Aujourd’hui, parler de royauté peut faire sourire ou porter à confusion dans un contexte où l’idéal démocratique semble prévaloir. Aussi convient-il de préciser la portée théologique de l’attente du Royaume de Dieu. Ce royaume se présente avec la double caractéristique bien connue du « déjà-là » et du « pas-encore ».
Cette tension entre le présent et ce qui doit encore advenir implique un discernement préalable pour reconnaître, dans le monde tel qu’il est, les traces de l’avènement de ce royaume. De même, on parlera du peuple de Dieu comme d’un peuple de rois qui veut édifier la « Cité Nouvelle » et gouverner la création qui lui a été confiée.
La redécouverte de la vocation de tout baptisé et plus spécifiquement de celle des laïcs comme membres à part entière de ce peuple de rois participe de cette dynamique nouvelle que le concile Vatican II a officialisée (2). Cependant, il est indéniable que ce courant trouve ses origines bien avant l’ouverture du dernier concile. Une multitude d’initiatives de fidèles a permis l’émergence d’une nouvelle manière d’être en Eglise. L’intuition des mouvements d’Action Catholique en est une claire illustration (3).
Ce préambule est important car, dans la tâche qui fut la mienne au sein du Service des Vocations, j’ai rencontré des hommes et des femmes d’une dignité exemplaire dans l’accomplissement des œuvres du quotidien. Ils sont pour moi les véritables souverains de ce Royaume en devenir. Je voudrais dire ce que j’en ai perçu en trois lieux facilement repérables.

Le monde du travail

Les rois d’aujourd’hui travaillent. J’ai été le témoin de la recherche de plusieurs adultes qui sont désireux de donner un sens chrétien à tous les aspects de leur vie et en particulier dans l’exercice de leur profession. Ils ont très vite compris la nécessité de se retrouver régulièrement avec d’autres pour un partage en profondeur.
Certains d’entre eux se sont orientés vers la prière en créant un groupe proche du Renouveau charismatique. C’est par le chemin de la louange ou de la prière d’intercession que les difficultés vécues et les questions portées par les uns ou les autres dans leur travail respectif ont été dans un premier temps portées par le groupe. Progressivement, l’expérience initiale s’est élargie et le groupe s’est ouvert à d’autres personnes. Il a fallu réfléchir à une structuration et à une organisation plus rigoureuses. Cette nécessaire évolution a permis un dialogue toujours plus profond et une prise en compte des paradoxes auxquels tout chrétien se trouve confronté lorsqu’il souhaite vivre en cohérence avec sa foi. C’est par exemple Paul qui doit faire face à des questions d’éthique dans son cabinet d’architecte, Lionel qui accepte de devenir délégué du personnel de son entreprise, Dominique qui se débat dans une situation économique précaire, etc. Au sein de ce groupe, un noyau de trois personnes est élu pour présider pour un temps à sa destinée et à sa cohérence.

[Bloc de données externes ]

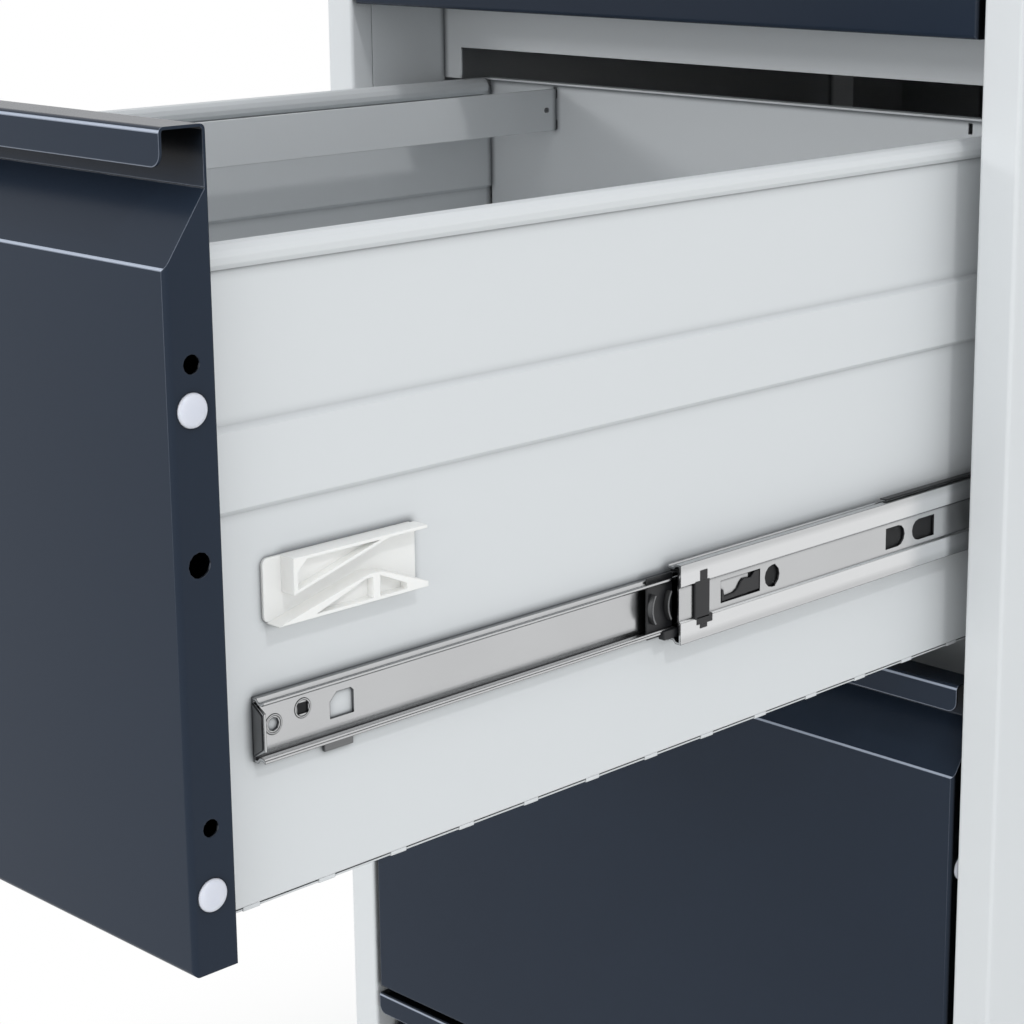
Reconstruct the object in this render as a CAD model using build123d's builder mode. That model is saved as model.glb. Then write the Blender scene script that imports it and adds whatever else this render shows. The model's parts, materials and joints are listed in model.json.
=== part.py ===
"""Four-drawer filing cabinet in folded sheet steel, with its second drawer pulled out.

Millimetres, +Z up, fronts facing -Y. The origin is on the floor, under the middle of the carcass.
Pieces of a drawer are drawn once, closed, in the drawer's own frame: X is 0 on the middle of the
cabinet, Y is 0 on the front face and Z is 0 on the lower edge of the front. Each drawer gets a copy.
"""

import os
from math import copysign, cos, pi, sin

from build123d import *

os.makedirs("parts", exist_ok=True)

# Carcass
cabinet_width = 460.0
cabinet_depth = 620.0
drawer_count = 4
sheet = 1.0  # thickness of the carcass and drawer sheet
bend_radius = 2.0  # outside radius of a bend
round_sides = 12  # sides that repeated rounds are drawn with
small_round_sides = 8  # the same for the smallest ones
post_width = 20.5  # width of the post that each side panel folds into at the front
post_return = 14.4  # how far the post turns back into the cabinet
rear_return = 15.0
seam = 0.3  # gap left where two sheets butt
cap_height = 25.0
header_height = 61.2
header_return = 15.0
plinth_height = 96.3
plinth_return = 30.0  # shelf at the top of the plinth
base_tray_height = 20.0
edge_lip = 10.0  # last fold of a rail, which stiffens its free edge

# Drawer fronts
front_height = 286.5
front_depth = 17.9
front_side_gap = 3.0
front_gap = 3.7  # between one front and the next
front_border = 7.0  # width of the fold round the back of a front
lip_height = 12.8  # finger lip of the handle
lip_corner = 5.0
handle_head = 19.3  # from the top of the front down to the bend above the slope
handle_foot = 45.0  # from the top of the front down to the foot of the slope
inner_front_top = 39.5  # from the top of the front down to the inner front
inner_front_base = 5.0
inner_front_inset = 3.5
inner_front_lap = 4.0  # how far the inner front laps the pan's folded border at its top

# Drawer body
rear_clearance = 98.7  # from the back of a closed drawer to the back of the cabinet
side_base = 12.7
side_drop = 40.6  # from the top of the front down to the top of the sides
side_flange = 12.0
hem_radius = 4.8
hem_inset = 1.3  # how far the middle of the rolled hem lies inside the side's outer face
hem_end = 7.3  # the hem stops this far short of the back
band_level = 155.5  # lower edge of the side's raised band
band_height = 27.0
band_rise = 2.0
corner_slot_width = 4.0
corner_slot_height = 22.0
corner_slot_base = 128.0
back_flange = 7.0

# File bar, a strip that hanging files ride on, hooked into the inner front and the back
bar_offset = 141.0
bar_thickness = 1.5
bar_height = 23.0
bar_drop = 3.6  # from the top of the sides down to the bar
hook_reach = 2.0
hook_height = 4.3
hook_inset = 1.7
hook_clearance = 0.5
bar_hole_radius = 1.5
bar_hole_setback = 7.0

# Side slides, three members a side
slide_thickness = 12.7
slide_gauge = 1.0
slide_pad = 2.5  # raised pads on the uprights that the slides are fixed to
slide_pad_length = 20.0
slide_pad_height = 30.0
slide_level = 76.3  # middle of the slides above the lower edge of the front
slide_setback = 37.1
slide_tail = 34.2  # from the rear end of a slide to the back of the drawer
cabinet_member_half = 22.75
cabinet_member_depth = 8.7
middle_setback = 29.1
middle_half = 16.6
middle_outer = 10.0  # from the drawer's side to the outer face of the middle member
middle_inner = 2.6
middle_web_inset = 1.0
middle_web_half = 7.6
drawer_member_half = 11.8
drawer_member_depth = 6.5
race_depth = 1.3  # how far a ball race is rolled into a flange
stop_tab_half = 6.9
slide_window_half = 4.7
cage_outer = 7.7
cage_inner = 3.2
cage_half = 13.6
cage_gauge = 0.8
cage_lead = 18.2  # how far a ball cage stands out of the middle member at full travel
cage_margin = 4.6
race_lip = 0.6
race_width = 1.4
middle_race_width = 2.0
web_step = 0.8
notch_radius = 2.5
notch_start = 8.4  # middle of the round notch in the drawer member, from its front end
latch_hole_start = 21.4
latch_hole_rise = 2.6  # above the middle of the slide
latch_hole_length = 4.8
latch_hole_height = 4.0
window_start = 33.7
window_length = 10.9
window_corner = 1.2  # cut off the window's upper rear corner
window_slant = 3.2  # cut off its upper front corner
hanger_start = 30.6  # tab that hangs below the drawer member
hanger_length = 12.8
hanger_drop = 4.2
lever_window_start = 25.4
lever_window_length = 24.5
front_round_windows = ((53.0, 6.7), (153.7, 16.1))  # start and length, with a round front end
rear_round_windows = ((134.8, 13.4),)
middle_share = 0.5  # travel of the middle member as a share of the drawer's
cage_share = 0.75
drawer_unopened_travel = 18.4  # travel that the open drawer has left
open_drawer = 2  # counted from the top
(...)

D’autres adultes optent pour un échange autour de la « Parole de Vie ». Il ne s’agit pas pour eux de débattre mais, dans une écoute profonde et respectueuse, de se communiquer les expériences vécues à la lumière d’un verset de l’Ecriture extrait de la liturgie d’un des dimanches du mois et commenté par une femme, laïque comme eux, Chiara Lubich. Au fil des ans, certains ont souhaité aller plus loin dans la découverte de la spiritualité de l’Unité. Thierry, ouvrier dans une papeterie, Daniel, comptable dans un cabinet d’expertise, Raphaël et Pascal, animateurs pastoraux auprès d’aumôneries de l’enseignement public, ont été les premiers à sentir cette exigence intérieure pour être au service de la communion dans leurs milieux respectifs de travail. Puis d’autres ont senti ce même appel : Christiane, agent administratif, Sonia qui, à cause de son handicap auditif, n’exerce pas de profession, Sandrine, employée dans un supermarché, Annie, assistante sociale et Odile, secrétaire dans le cabinet de son époux géomètre. Tous m’ont profondément impressionné par la qualité de leur démarche commune.

La famille

Les rois d’aujourd’hui ont aussi une vie de famille. La royauté que nous tentons de mettre à jour dans ce paragraphe s’exprime de manière particulière au sein de la cellule familiale Cette cellule possède aujourd’hui de multiples visages, ce qui ne rend pas toujours aisée la compréhension des mouvements qui l’animent et l’agitent. La famille - ou mieux donc - les familles sont devenues des lieux où s’exercent des tensions dramatiques. C’est le propre du roi d’affronter avec courage les conflits qui surgissent pour tenter de leur trouver la meilleure résolution possible. Je donnerai ici trois exemples de difficultés conjugales car elles sont symptômatiques de l’exercice de cette autorité royale présente comme un don en tout baptisé.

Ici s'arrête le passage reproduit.